Digitalization, Cyber Risk, and Financial Crimes
A Chatham House report (2017) on Cybercrime and the Digital Economy in the GCC states that reliable data on incidence is lacking, but trends suggest rapid growth in cybercrime, especially as digital economies expand. Chatham House
In UAE in 2017, consumers alone lost USD 1.3 billion due to phishing, hacking and data leaks. This figure only covers consumer losses, not organizational ones. Clifford Chance
Together, these indicate that technology‐enabled crime is no longer marginal: it is core to what criminology in the region must address.
Gaps in Regional Data, Cultural Specificity
Many international criminology studies and comparative crime theories are based on Western or non-Gulf settings. The Gulf has distinct legal, cultural, social structures (family, tribal/community ties, religious norms, labor migration, expatriate populations) that shape crime dynamics differently.

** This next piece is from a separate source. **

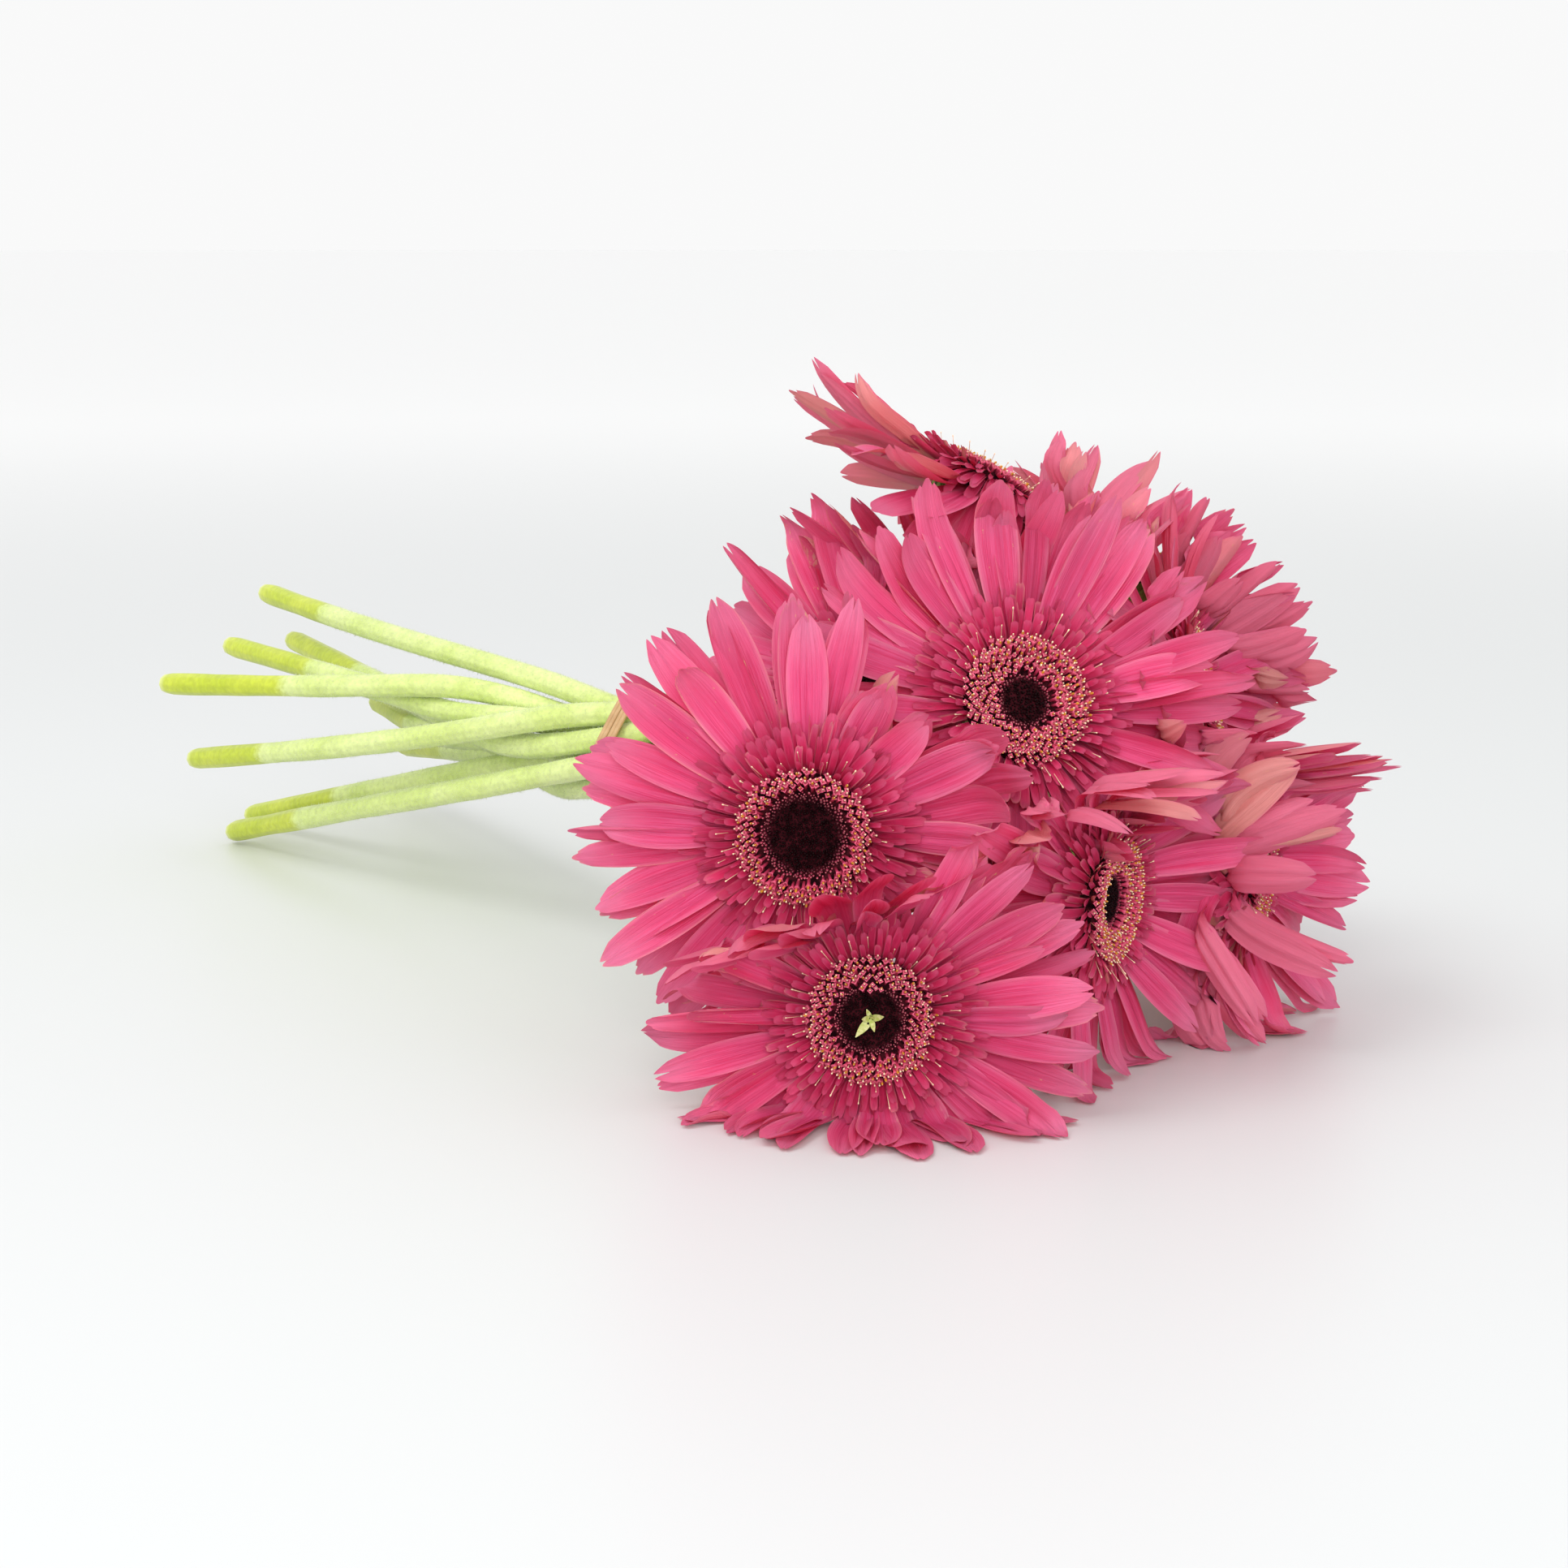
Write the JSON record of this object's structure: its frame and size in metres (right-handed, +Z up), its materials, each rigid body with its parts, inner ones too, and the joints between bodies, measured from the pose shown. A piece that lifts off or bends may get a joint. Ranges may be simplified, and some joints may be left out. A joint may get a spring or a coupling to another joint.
{
  "type": "bunch of gerberas",
  "caption": "Cut pink gerbera flowers on long green stems, tied in a bunch that lies on a table with its heads to one end.",
  "frame": {"origin": "centre of the bunch's box, on the surface it lies on", "axes": "+X along the bunch from the cut stem ends to the flower heads, +Z up"},
  "size_m": [0.4412, 0.256, 0.1648],
  "materials": {
    "stem": "fresh green plant stem, finely haired, satin",
    "calyx": "fresh green bracts, matte",
    "ray_petal": "thin soft petal, finely ribbed, satin",
    "inner_petal": "thin soft petal, satin",
    "disc": "dense tiny florets, matte",
    "band": "plain natural rubber, matte"
  },
  "bodies": {
    "root": {"stem_01": "stem", "calyx_01": "calyx", "ray_florets_01": "ray_petal", "inner_florets_01": "inner_petal", "disc_01": "disc", "stem_02": "stem", "calyx_02": "calyx", "ray_florets_02": "ray_petal", "inner_florets_02": "inner_petal", "disc_02": "disc", "stem_03": "stem", "calyx_03": "calyx", "ray_florets_03": "ray_petal", "inner_florets_03": "inner_petal", "disc_03": "disc", "stem_04": "stem", "calyx_04": "calyx", "ray_florets_04": "ray_petal", "inner_florets_04": "inner_petal", "disc_04": "disc", "stem_05": "stem", "calyx_05": "calyx", "ray_florets_05": "ray_petal", "inner_florets_05": "inner_petal", "disc_05": "disc", "stem_06": "stem", "calyx_06": "calyx", "ray_florets_06": "ray_petal", "inner_florets_06": "inner_petal", "disc_06": "disc", "stem_07": "stem", "calyx_07": "calyx", "ray_florets_07": "ray_petal", "inner_florets_07": "inner_petal", "disc_07": "disc", "stem_08": "stem", "calyx_08": "calyx", "ray_florets_08": "ray_petal", "inner_florets_08": "inner_petal", "disc_08": "disc", "stem_09": "stem", "calyx_09": "calyx", "ray_florets_09": "ray_petal", "inner_florets_09": "inner_petal", "disc_09": "disc", "stem_10": "stem", "calyx_10": "calyx", "ray_florets_10": "ray_petal", "inner_florets_10": "inner_petal", "disc_10": "disc", "rubber_band": "band"}
  },
  "joints": []
}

There is a shortage of consistently collected, publicly available crime statistics for many GCC countries, especially for white-collar crime, cybercrime, and cross-border/international crime. The Chatham House report explicitly notes the lack of reliable incidence data. Chatham House
Therefore, research institutions must build local datasets, ensure methodological rigor, and adapt theory so that interventions are valid locally.
Mission of KICRA: Where Research Meets Region
Based on these drivers, KICRA’s mission can be structured around three interlocking pillars. These pillars are essential to ensure criminology research does not stay academic but becomes a force for crime prevention and social resilience.
Pillar 1: Research Excellence & Relevance
Pursue high‐quality studies into priority areas: cybercrime; financial fraud; youth delinquency; mental health as it relates to risk; cross-border crime; human trafficking; and digital safety.
Ensure data collection is systematic, ethically sound, and regionally representative. Where possible, longitudinal studies (tracking over time) to observe trends.
Publish not simply in academic journals, but also in formats accessible to policymakers, practitioners (law enforcement, judicial actors, prosecutors), financial institutions, educational institutions.
Pillar 2: Capacity Building
Offer courses, workshops, certifications in criminological methods (quantitative, qualitative), crime prevention, digital forensics, cyber law, risk assessment.
Encourage multidisciplinary work (law, sociology, psychology, data science).
Pillar 3: Public Engagement & Policy Translation
Raise awareness with the public on crime prevention: cyber hygiene; victim rights; youth risk; substance abuse; community safety.
Organize conferences, seminars, public lectures to disseminate findings; foster dialogue among government, civil society, academia.
Why Now: The Imperative for Action
Demographic trends mean youth issues are rising. Without investment in criminological research targeting youth, prevention is weaker, reactions delayed.
Cybersecurity threats and digital infrastructure are scaling fast; vulnerabilities multiply faster than defenses unless research anticipates them.
As GCC countries diversify economy and open more socially and economically, crime (especially financial, cyber, transnational) tends to follow: where rule of law, regulatory oversight, legal frameworks are rapidly changing, gaps appear.
Conclusion: Criminology Research as Prevention & Empowerment
Better research means better prevention. In the Gulf, where youth constitute a majority, where modernization is fast and legal/social frameworks are adapting, criminological insight is not optional — it’s essential. KICRA is positioning itself as a regional hub for criminology research—generating knowledge, fostering dialogue, and sharing insights that help public and private institutions address emerging challenges. By anchoring its work in rigorous study, KICRA provides a platform where evidence guides practice and collaboration drives progress, contributing to a region that is better informed, more adaptive, and prepared for future risks.